I hope the Ministry of Making Too Much is careful to factor lifetime earnings into its decrees.  Americans are very mobile between income brackets.  People emerge from poverty to make good.  Entrepreneurs can see their fortunes wiped out by bad investments or market reversals.  Older people tend to be wealthier, even if their young lives were difficult.  Today’s fortunes were accumulated through years of long hours and difficult sacrifices.  We’re going to need a lot of bureaucrats at the Ministry to handle all these individual cases!

We’ll also need the Ministry to devise a clear set of individual rights surrendered at each income level.  We’ve already established the precedent that profitable corporations must submit to union demands without resistance.  Will rich and powerful unions be forced to accept the demands of struggling companies with equal humility? 

As for individuals, our progressive tax system already enshrines the notion that property rights are not enjoyed equally by all citizens – a “millionaire” who makes $200,000 per year is less entitled to his money than someone who makes $50,000 per year.  We just need to make things a bit more “progressive,” and we can finally achieve social justice, as the British looters have done. 

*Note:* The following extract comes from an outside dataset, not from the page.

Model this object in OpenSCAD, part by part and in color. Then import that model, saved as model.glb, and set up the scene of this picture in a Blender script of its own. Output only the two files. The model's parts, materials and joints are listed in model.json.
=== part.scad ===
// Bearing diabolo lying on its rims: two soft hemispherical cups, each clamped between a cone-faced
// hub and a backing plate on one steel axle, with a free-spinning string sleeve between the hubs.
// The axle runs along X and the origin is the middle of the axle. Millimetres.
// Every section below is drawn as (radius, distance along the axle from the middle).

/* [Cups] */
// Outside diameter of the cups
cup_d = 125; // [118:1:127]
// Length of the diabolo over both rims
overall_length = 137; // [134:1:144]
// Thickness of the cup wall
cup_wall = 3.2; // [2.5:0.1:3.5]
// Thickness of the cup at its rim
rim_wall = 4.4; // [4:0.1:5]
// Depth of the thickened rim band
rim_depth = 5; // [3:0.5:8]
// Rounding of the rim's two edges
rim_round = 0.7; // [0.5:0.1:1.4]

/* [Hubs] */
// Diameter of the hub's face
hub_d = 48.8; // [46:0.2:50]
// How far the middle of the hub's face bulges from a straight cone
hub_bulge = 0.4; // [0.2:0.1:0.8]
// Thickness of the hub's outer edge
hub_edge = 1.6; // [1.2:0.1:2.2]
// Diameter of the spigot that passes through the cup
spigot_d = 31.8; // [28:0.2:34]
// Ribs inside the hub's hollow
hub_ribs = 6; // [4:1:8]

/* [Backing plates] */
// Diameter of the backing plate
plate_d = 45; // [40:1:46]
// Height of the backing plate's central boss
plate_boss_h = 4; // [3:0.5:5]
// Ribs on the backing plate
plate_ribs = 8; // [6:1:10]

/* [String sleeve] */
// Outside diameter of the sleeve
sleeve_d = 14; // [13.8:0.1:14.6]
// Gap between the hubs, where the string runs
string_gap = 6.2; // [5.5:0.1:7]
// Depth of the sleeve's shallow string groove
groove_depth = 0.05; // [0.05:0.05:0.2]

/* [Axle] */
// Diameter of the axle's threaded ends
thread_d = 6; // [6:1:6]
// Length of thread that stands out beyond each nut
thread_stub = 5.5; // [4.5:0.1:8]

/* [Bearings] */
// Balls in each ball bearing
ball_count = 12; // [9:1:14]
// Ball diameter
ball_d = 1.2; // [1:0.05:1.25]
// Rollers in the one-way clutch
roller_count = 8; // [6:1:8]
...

It’s a shame America’s founders didn’t realize that private property rights were such a fantastically complicated idea.  They should have written down some guidelines for us, so we’d know how to deal with it.  Instead, simmering envy congeals into class hatred, and distills incredible amounts of political power.  Much of the job-killing complexity of the American tax system is justified entirely on the grounds that it punishes the rich, even when it is demonstrated that lower rates and a simpler system would provide the government with more revenue.

Since all the smart people inside the Beltway assure us that moving back to a system of greater economic liberty is impossible, maybe it’s time we went the other way, and created a powerful bureaucracy staffed by selfless public servants to strictly codify envy.  At least we wouldn’t have to wait for Presidential speeches, rowdy union demonstrations, and riots to find out who we’re supposed to hate.